In its argument, the Inland Empire Patient's Health and Wellness Center used two state statutes to make its case. In 1996, California voters approved the Compassionate Use Act (CUA), which allows possession and cultivation of marijuana for personal medical purposes upon the written or oral recommendation or approval of a physician. In 2004, the California lawmakers also adopted the Medical Marijuana Program (MMP), designed to streamline the 1996 law and allow patients to band together to cultivate and distribute marijuana for medical purposes only.

The high court recognized the CUA and the MMP in its opinion Monday, but ruled the statutes don’t dictate whether local jurisdictions can ban pot facilities.

“… the CUA and the MMP are careful and limited forays into the subject of medical marijuana, aimed at striking a delicate balance in an area that remains controversial, and involves sensitivity in federal-state relations.

"We must take these laws as we find them, and their purposes and provisions are modest. They remove state-level criminal and civil sanctions from specified medical marijuana activities, but they do not establish a comprehensive state system of legalized medical marijuana; or grant a ‘right’ of convenient access to marijuana for medicinal use; or override the zoning, licensing, and police powers of local jurisdictions; or mandate local accommodation of medical marijuana cooperatives, collectives, or dispensaries,” the justices found.

“Nothing in the CUA or the MMP expressly or impliedly limits the inherent authority of a local jurisdiction, by its own ordinances, to regulate the use of its land, including the authority to provide that facilities for the distribution of medical marijuana will not be permitted to operate within its borders,” the opinion read.

In the exercising their land use powers, the City of Riverside and all other local jurisdictions are allowed, under zoning ordinances, to prohibit pot facilities as a use and abate them as a public nuisance, the high court ruled.

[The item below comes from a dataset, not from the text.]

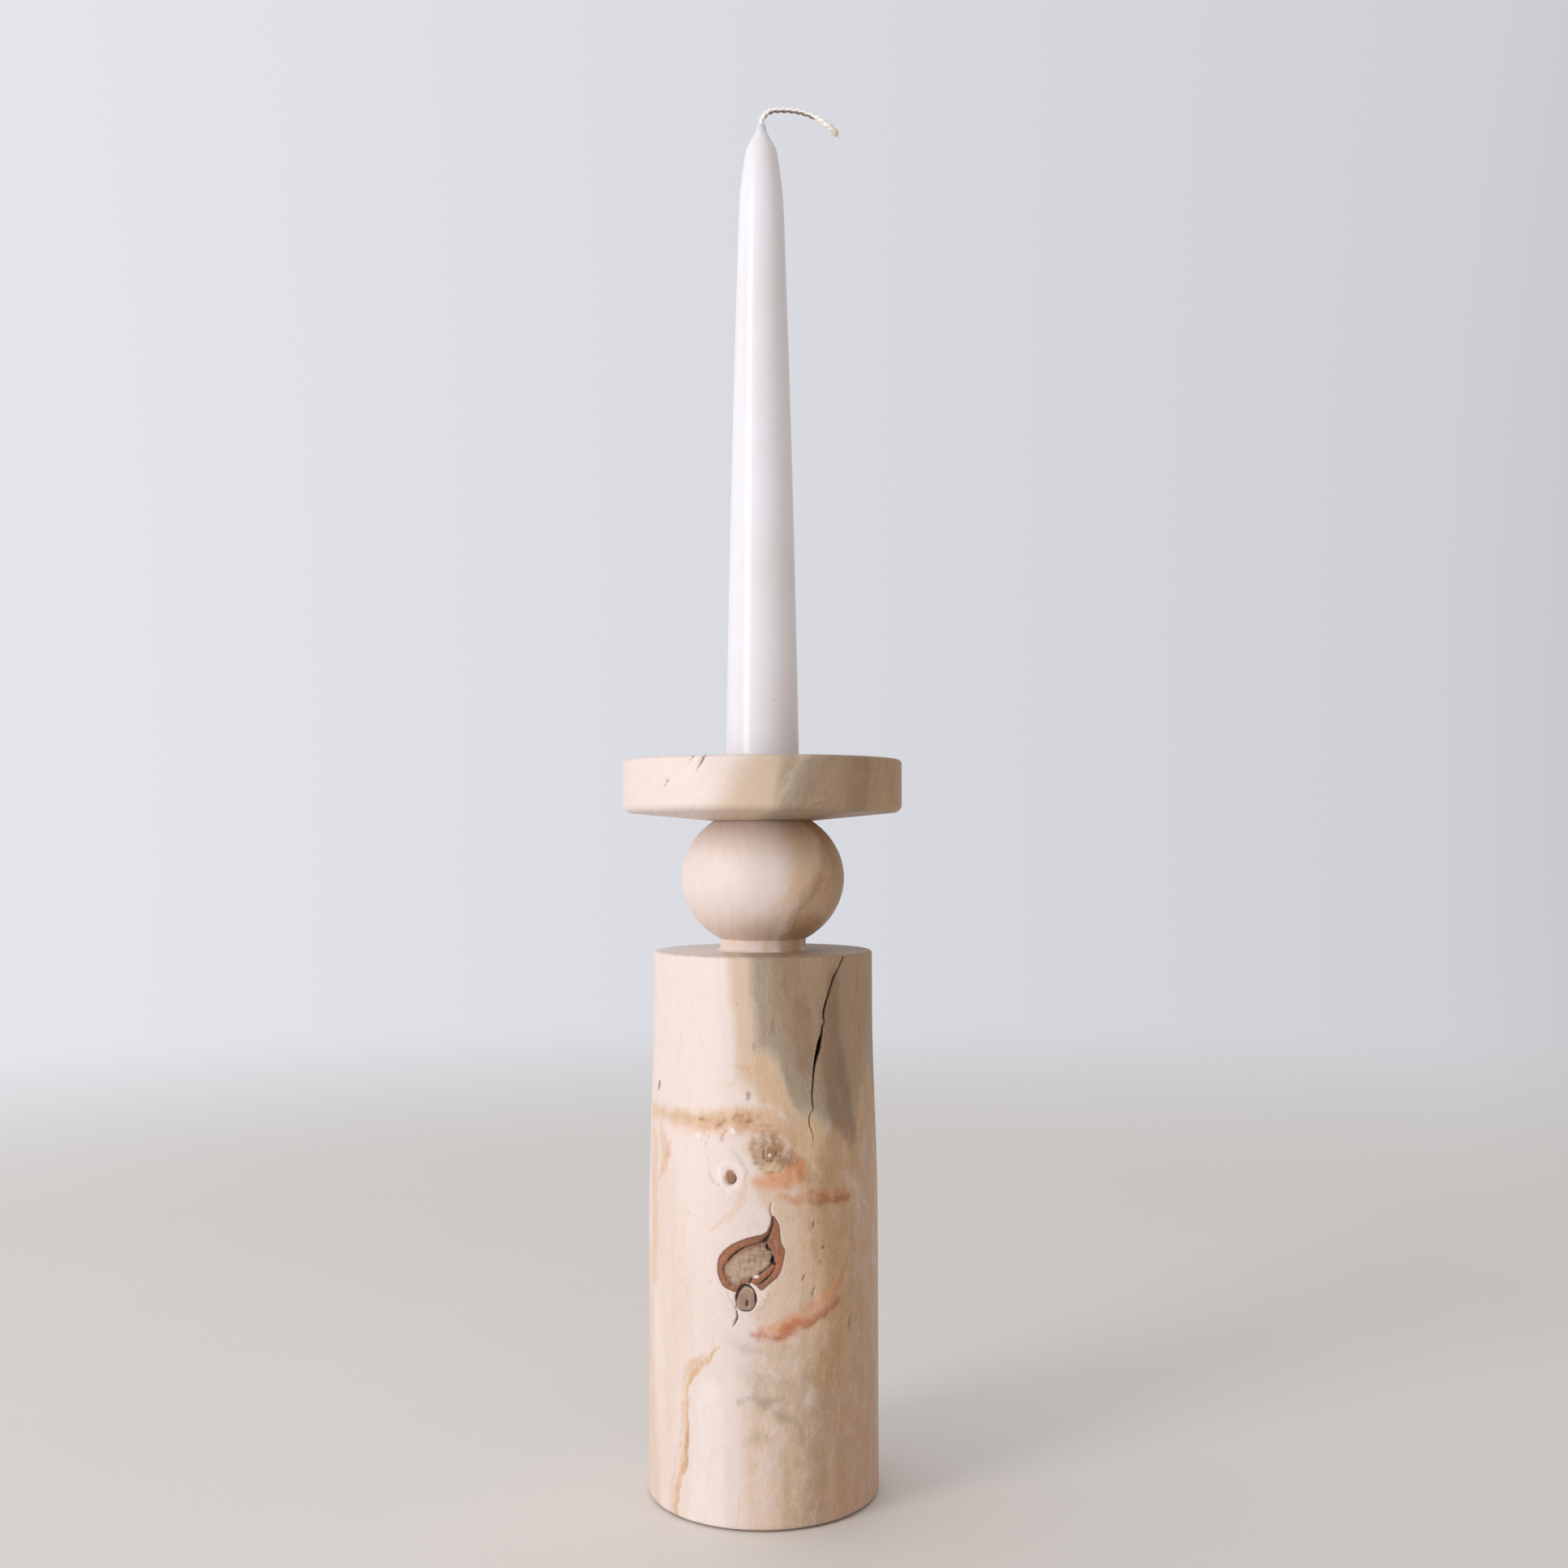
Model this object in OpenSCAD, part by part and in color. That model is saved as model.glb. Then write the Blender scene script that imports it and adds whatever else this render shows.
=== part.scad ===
// Turned wooden candlestick: a stout column, a ball neck and a drip plate that
// holds a brass cup, with a tapered candle that lifts out of the cup.
// Millimetres, +Z up. The origin is the centre of the felt's underside.

/* [Column] */
// Height of the column, without the felt that it stands on
column_h = 157.6; // [120:0.1:200]
// Diameter of the column's straight lower part
column_base_d = 68; // [64:0.1:80]
// Diameter of the column at its top
column_top_d = 65.1; // [58:0.1:68]
// Share of the height at which the column starts to narrow
taper_from = 0.49; // [0.3:0.01:0.55]
// Share of the height over which it narrows
taper_share = 0.42; // [0.3:0.01:0.42]
// Radius of the eased edges at the column's top and bottom
column_edge = 1; // [0.4:0.1:2.5]
// Length of the drying crack that runs down from the top edge
crack_h = 56; // [20:1:90]
// Width of the crack at its widest
crack_w = 1.1; // [0.4:0.1:2]
// Depth of the crack
crack_depth = 7; // [3:0.5:12]
// Direction that the crack faces, counted from the front towards the right
crack_side = 33; // [0:1:359]

/* [Ball neck] */
// Diameter of the ball
bead_d = 48.7; // [46:0.1:50]
// Full height of the oval that the ball is cut from
bead_oval_h = 42.6; // [42:0.1:43]
// Height of the ball's widest place above the column
bead_mid = 21.5; // [21:0.1:22]
// Height of the ball between the column and the plate
bead_h = 38.4; // [37:0.1:39]
// Diameter of the short neck under the ball
neck_d = 25.6; // [24:0.1:30]
// Radius of the cove between the neck and the column
neck_cove = 1.2; // [0.5:0.1:1.6]

/* [Drip plate] */
// Diameter of the drip plate
plate_d = 83.3; // [76:0.1:100]
// Thickness of the plate at its middle
plate_t = 18.1; // [17:0.1:20]
// Rise of the underside from the middle to the edge
underside_rise = 2.3; // [1:0.1:3]
// Radius of the plate's lower edge
lower_edge = 2.5; // [1:0.1:4]
// Radius of the plate's upper edge
upper_edge = 1.3; // [0.5:0.1:2.5]
// Width of the flat rim around the dish
rim_w = 3; // [2:0.1:5]
// Depth of the shallow dish
dish_depth = 3; // [2:0.1:3.5]

/* [Brass cup] */
// Inner diameter of the cup
cup_bore = 22.6; // [22.3:0.1:22.8]
// Depth of the cup, measured from the top of its flange
cup_depth = 20; // [19.5:0.1:20.5]
// Thickness of the cup's wall and floor
cup_wall = 0.8; // [0.6:0.1:1]
// Diameter of the flange
flange_d = 31; // [28:0.5:36]
// Thickness of the flange
flange_t = 1; // [0.8:0.1:1.2]

/* [Candle] */
// Length of the wax, to the point that its rounded tip aims at
candle_h = 213.4; // [150:0.1:230]
// Diameter of the candle's foot
candle_d = 22; // [21:0.1:22]
// Length of the straight foot that stands in the cup
candle_foot = 22.4; // [20:0.1:30]
// Loss of radius for each millimetre of height just above the foot
taper_slope = 0.0153; // [0.01:0.0001:0.016]
// Further loss of radius for each square millimetre of height
taper_curve = 0.000059; // [0:0.000001:0.00006]
// Height of the rounded tip
tip_h = 31; // [20:1:40]
// Diameter of the wick
wick_d = 2.3; // [1.5:0.1:3]
// Radius of the wick's sharp bend
wick_bend = 4.5; // [3:0.1:7]
// Radius of its long curl
wick_curl = 20.4; // [12:0.1:26]
// Angle that the long curl turns through
wick_turn = 51; // [20:1:80]

/* [Hidden] */
$fn = 96;

felt_d = 60;
felt_t = 1.7;
felt_proud = 0.5; // the felt holds the wood this far off the table
loose = 0.1; // added to a hole's radius around a part that is glued or screwed in

dowel_d = 12;
dowel_l = 28;
dowel_gap = 0.5; // room for glue at each end of the dowel
dowel_chamfer = 1;
flutes = 12;
flute_r = 0.7;

screw_d = 4;
screw_l = 16;
screw_head_d = 8;
screw_pitch = 1.25;
thread_depth = 0.5;
slot_w = 1;
slot_depth = 1;

wick_out = 1.5; // straight wick between the wax's point and the sharp bend
wick_reach = 2.5; // straight wick between the sharp bend and the long curl
tip_power = 3.0; // how full the rounded tip is: 2 is an oval
wax_lip = 0.4; // ring of wax left around the wick at the tip
eps = 0.01;

column_z = felt_proud;
bead_z = column_z + column_h;
plate_z = bead_z + bead_h;
dish_z = plate_z + plate_t - dish_depth;
cup_top_z = dish_z + flange_t;
candle_z = cup_top_z - cup_depth;
cup_r = cup_bore / 2 + cup_wall;
socket_r = cup_r + loose;
socket_z = candle_z - cup_wall;
bead_low = acos(neck_d / bead_d); // angle of the oval where the neck meets it
bead_high = asin((bead_h - bead_mid) / (bead_oval_h / 2)); // where the plate cuts it
bead_top_r = bead_d / 2 * cos(bead_high);
wick_z = candle_z + candle_h;

// Points of a circle's arc about [x, y], from angle a to angle b.
function arc(x, y, r, a, b, steps = 8) =
    [for (i = [0:steps]) let (t = a + (b - a) * i / steps) [x + r * cos(t), y + r * sin(t)]];

// Radius of the column at a share of its height: straight, a soft wave inwards, straight.
function column_r(s) = let (t = min(1, max(0, (s - taper_from) / taper_share)))
    column_base_d / 2 - (column_base_d - column_top_d) / 4 * (1 - cos(180 * t));

// Radius of the candle at a height above its foot: a taper that ends in a rounded tip.
function taper_r(h) = let (up = max(0, h - candle_foot))
    candle_d / 2 - taper_slope * up - taper_curve * pow(up, 2);
function candle_r(h) = let (q = max(0, (h - candle_h + tip_h) / tip_h))
    taper_r(h) * sqrt(max(0, 1 - pow(q, tip_power)));

module turned(points) rotate_extrude() polygon(points);

module column_blank() {
    e = column_edge;
    steps = 24;
    foot = arc(column_base_d / 2 - e, e, e, -90, 0);
    side = [for (i = [0:steps]) let (s = taper_from + taper_share * i / steps)
        [column_r(s), column_h * s]];
    head = arc(column_top_d / 2 - e, column_h - e, e, 0, 90);
    turned(concat([[0, 0]], foot, side, head, [[0, column_h]]));
}

// The crack is a crooked slit. Each point is its middle's place across the column,
// its share of the way down and its share of the full width.
module crack() {
    route = [[9.5, 0, 0.55], [1.5, 0.29, 0.55], [0.7, 0.39, 0.7], [-1.1, 0.48, 1],
             [-2.6, 0.68, 0.6], [-3.2, 0.79, 0.4], [-4.4, 0.86, 0.35], [-3.4, 1, 0.1]];
    function side(i, way) =
        [route[i][0] + way * crack_w * route[i][2] / 2, -crack_h * route[i][1]];
    last = len(route) - 1;
    rotate([0, 0, crack_side])
        translate([0, crack_depth - column_top_d / 2, column_h + eps])
            rotate([90, 0, 0])
                linear_extrude(height = column_base_d / 2)
                    polygon(concat([for (i = [0:last]) side(i, -1)],
                                   [for (i = [last:-1:0]) side(i, 1)]));
}

module column() {
    color("burlywood")
        translate([0, 0, column_z])
            difference() {
                column_blank();
                crack();
                translate([0, 0, -eps])
                    cylinder(d = felt_d + 2 * loose, h = felt_t - felt_proud + eps);
                translate([0, 0, column_h - dowel_l / 2 - dowel_gap])
                    cylinder(d = dowel_d + 2 * loose, h = dowel_l);
            }
}

module bead_blank() {
    steps = 28;
    cove = arc(neck_d / 2 + neck_cove, neck_cove, neck_cove, 270, 180);
    ball = [for (i = [0:steps]) let (t = -bead_low + (bead_high + bead_low) * i / steps)
        [bead_d / 2 * cos(t), bead_mid + bead_oval_h / 2 * sin(t)]];
    turned(concat([[0, 0]], cove, ball, [[0, bead_h]]));
}

module bead() {
    color("tan")
        translate([0, 0, bead_z])
            difference() {
                bead_blank();
                translate([0, 0, -eps])
                    cylinder(d = dowel_d + 2 * loose, h = dowel_l / 2 + dowel_gap + eps);
                translate([0, 0, socket_z - bead_z])
                    cylinder(r = socket_r, h = bead_h);
                translate([0, 0, candle_z - bead_z - screw_l])
                    cylinder(d = screw_d, h = screw_l);
                translate([0, 0, candle_z - bead_z])
                    screw_head(0);
            }
}

module drip_plate() {
    r = plate_d / 2;
    land = r - upper_edge - rim_w;
    underside = arc(r - lower_edge, underside_rise + lower_edge, lower_edge, -90, 0);
    edge = arc(r - upper_edge, plate_t - upper_edge, upper_edge, 0, 90);
    dish = [for (i = [0:8]) let (t = 90 * i / 8)
        [land - 2 * dish_depth * (1 - cos(t)), plate_t - dish_depth * sin(t)]];
    profile = concat([[socket_r, 0], [bead_top_r, 0]], underside, edge, dish,
                     [[socket_r, plate_t - dish_depth]]);
    color("rosybrown")
        translate([0, 0, plate_z])
            turned(profile);
}

module candle_cup() {
    lip = flange_t / 2;
    rolled = arc(flange_d / 2 - lip, -lip, lip, -90, 90);
    profile = concat([[0, -cup_depth - cup_wall], [cup_r, -cup_depth - cup_wall],
                      [cup_r, -flange_t]], rolled,
                     [[cup_bore / 2, 0], [cup_bore / 2, -cup_depth], [0, -cup_depth]]);
    color("gold")
        translate([0, 0, cup_top_z])
            difference() {
                turned(profile);
                translate([0, 0, -cup_depth])
                    screw_head(0);
            }
}

// Countersunk head, with its flat top at z = 0.
module screw_head(slot) {
    head_h = (screw_head_d - screw_d) / 2;
    difference() {
        translate([0, 0, -head_h])
            cylinder(d1 = screw_d, d2 = screw_head_d, h = head_h);
        if (slot > 0)
            translate([-screw_head_d, -slot / 2, -slot_depth])
                cube([2 * screw_head_d, slot, slot_depth + eps]);
    }
}

module cup_screw() {
    core = screw_d / 2 - thread_depth;
    plain = 5; // unthreaded length under the head's top
    turns = floor((screw_l - plain - screw_d / 2) / screw_pitch);
    thread = [for (i = [0:turns - 1], p = [0, 1])
        [core + thread_depth * p, -plain - screw_pitch * (i + 0.5 * p)]];
    color("gold")
        translate([0, 0, candle_z]) {
            screw_head(slot_w);
            turned(concat([[0, -2], [screw_d / 2, -2], [screw_d / 2, -plain + 0.6]], thread,
                          [[core, -plain - screw_pitch * turns], [0, -screw_l]]));
        }
}

module dowel() {
    c = dowel_chamfer;
    r = dowel_d / 2;
    color("wheat")
        translate([0, 0, bead_z - dowel_l / 2])
            difference() {
                turned([[0, 0], [r - c, 0], [r, c], [r, dowel_l - c], [r - c, dowel_l],
                        [0, dowel_l]]);
                for (i = [0:flutes - 1])
                    rotate([0, 0, 360 / flutes * i])
                        translate([r + flute_r / 3, 0, -eps])
                            cylinder(r = flute_r, h = dowel_l + 2 * eps);
            }
}

module base_pad() {
    color("darkolivegreen")
        cylinder(d = felt_d, h = felt_t);
}

module candle() {
    end = wick_d / 2 + wax_lip;
    tip_cut = tip_h * pow(1 - pow(end / taper_r(candle_h), 2), 1 / tip_power);
    shoulder = candle_h - tip_h;
    steps = 14;
    body = [for (i = [0:steps]) let (h = candle_foot + (shoulder - candle_foot) * i / steps)
        [candle_r(h), h]];
    tip = [for (i = [1:steps]) let (h = shoulder + tip_cut * (1 - pow(1 - i / steps, 2)))
        [candle_r(h), h]];
    color("ivory")
        translate([0, 0, candle_z])
            difference() {
                turned(concat([[0, 0], [candle_d / 2, 0]], body, tip, [[0, shoulder + tip_cut]]));
                translate([0, 0, -eps])
                    cylinder(d = wick_d + loose, h = candle_h + 2 * eps);
            }
}

// A ring segment of the wick in the XZ plane, from angle a to angle b about its centre.
module wick_arc(radius, a, b) {
    rotate([90, 0, 0])
        rotate([0, 0, a])
            rotate_extrude(angle = b - a)
                translate([radius, 0])
                    circle(d = wick_d);
}

// Rounds and closes the place where two stretches of the wick meet.
module wick_joint() {
    sphere(d = wick_d + 2 * eps);
}

module wick() {
    color("beige")
        translate([0, 0, wick_z + wick_out]) {
            translate([0, 0, -wick_out - candle_h])
                cylinder(d = wick_d, h = candle_h + wick_out);
            wick_joint();
            translate([wick_bend, 0, 0])
                wick_arc(wick_bend, 90, 180);
            translate([wick_bend, 0, wick_bend]) {
                wick_joint();
                rotate([0, 90, 0])
                    cylinder(d = wick_d, h = wick_reach);
            }
            translate([wick_bend + wick_reach, 0, wick_bend]) {
                wick_joint();
                translate([0, 0, -wick_curl])
                    wick_arc(wick_curl, 90 - wick_turn, 90);
            }
        }
}

column();
bead();
drip_plate();
candle_cup();
cup_screw();
dowel();
base_pad();
candle();
wick();
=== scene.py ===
import math
import random
from functools import partial
import bmesh
import bpy
import numpy as np
from mathutils import Matrix, Vector


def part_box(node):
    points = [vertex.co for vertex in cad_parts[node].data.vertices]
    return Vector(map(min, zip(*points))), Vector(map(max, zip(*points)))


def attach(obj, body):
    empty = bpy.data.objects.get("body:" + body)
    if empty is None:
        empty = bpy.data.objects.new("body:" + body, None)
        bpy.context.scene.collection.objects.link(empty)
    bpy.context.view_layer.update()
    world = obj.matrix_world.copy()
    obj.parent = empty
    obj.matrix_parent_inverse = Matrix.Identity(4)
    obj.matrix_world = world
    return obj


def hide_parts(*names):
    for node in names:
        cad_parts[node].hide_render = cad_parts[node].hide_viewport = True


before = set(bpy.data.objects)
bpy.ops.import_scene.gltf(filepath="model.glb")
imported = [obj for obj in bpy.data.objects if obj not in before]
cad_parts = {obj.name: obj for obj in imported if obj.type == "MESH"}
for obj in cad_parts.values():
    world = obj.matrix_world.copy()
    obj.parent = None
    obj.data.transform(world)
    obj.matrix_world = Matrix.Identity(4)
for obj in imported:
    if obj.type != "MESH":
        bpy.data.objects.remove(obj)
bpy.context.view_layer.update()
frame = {"nodes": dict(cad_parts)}
mm = 0.001
print("frame loaded:", ", ".join(frame["nodes"]))


# ---- small tools ----

def linear(hexColour):
    # sRGB hex to linear RGBA
    channels = [int(hexColour[i:i + 2], 16) / 255 for i in (1, 3, 5)]
    return [c / 12.92 if c <= 0.04045 else ((c + 0.055) / 1.055) ** 2.4 for c in channels] + [1.0]


# the setting that says what a kind of node does
choices = {"Math": "operation", "VectorMath": "operation", "Mix": "blend_type",
           "MapRange": "interpolation_type"}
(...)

“The California Constitution recognizes the authority of cities and counties to make and enforce, within their borders, ‘all local, police, sanitary, and other ordinances and regulations not in conflict with general laws. This inherent local police power includes broad authority to determine, for purposes of the public health, safety, and welfare, the appropriate uses of land within a local jurisdiction’s borders, and preemption by state law is not lightly presumed,” the justices wrote.

Marijuana is illegal under the federal Controlled Substances Act (CSA). In its opinion Monday, the state’s high court elaborated on the federal-versus-state issue.

“The CUA and the MMP have no effect on the federal enforceability of the CSA in California. The CSA’s prohibitions on the possession, distribution, or manufacture of marijuana remain fully enforceable in this jurisdiction,” the justices wrote.

Joe Elford, chief counsel with Americans for Safe Access, the country's leading medical marijuana advocacy group, which filed an amicus "friend of the court" brief in the Riverside case, was critical of today’s opinion.

"While the California Supreme Court ruling ignores the needs of thousands of patients across the state, it simply maintains the status quo," he said."Notably, the high court deferred to the state legislature to establish a clearer regulatory system for the distribution of medical marijuana, which advocates and state officials are currently working on."

Marijuana advocates are urging state legislators to pass pending medical marijuana regulatory bills, including SB 439, introduced by State Senate President Pro-Tem Darrell Steinberg (D-Sacramento) and Senator Mark Leno (D-San Francisco), and AB 473, introduced by Assembly member Tom Ammiano (D-San Francisco).

"The ball is in the legislature's court to establish statewide regulations that both meet the needs of patients and keep communities safe,” said Don Duncan, California's policy director for Americans for Safe Access, an advocacy group that supports medical marijuana. "Patients should not be pushed into dark alleys in order to obtain a medicine that has been deemed legal by the voters of California."